- Congressional redistricting in Michigan once again has been controversial, with partisan calculations driving many decisions about how district lines were drawn.
- The root of the problem is use of winner-take-all elections in single-member districts in which 51% of voters can elect 100% of representation. Political activity will have no impact on representation in a a district where one is comfortably ahead or hopeless behind.
- FairVote has drawn an alternative map based on the most recent census data that upholds Supreme Court rulings on equal population while nearly guaranteeing fair representation for both major parties, a better chance for independents and competitive voter choice for all Michigan voters in every election.
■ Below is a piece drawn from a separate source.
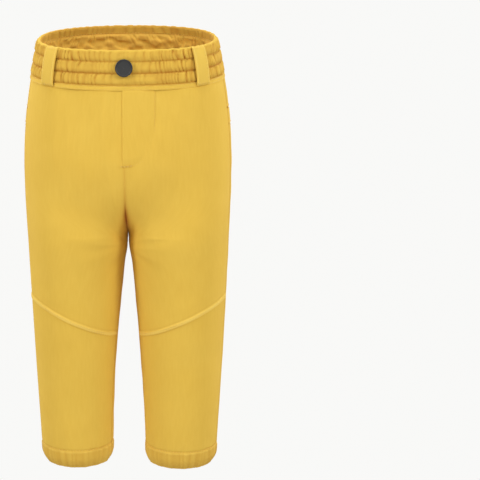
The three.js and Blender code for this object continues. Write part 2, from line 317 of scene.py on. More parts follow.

This year's controversies over redistricting in Michigan provide the latest evidence of the failure of winner-take-all, single member district rules. Winner-take-all elections inevitably represent many voters poorly and tempt partisans to gerrymander outcomes. The 1967 law mandating that states use them should be repealed so that states like Michigan can explore “super district” form of proportional voting to increase voter choice and fair outcomes.
Used for many national elections and in a growing number of American cities, proportional voting (sometimes called “proportional representation”) allows like-minded voters to come together to elect representatives in numbers mirroring their level of public support – and thereby puts voters in charge of their representation in every election rather than redistricting mapmakers once a decade.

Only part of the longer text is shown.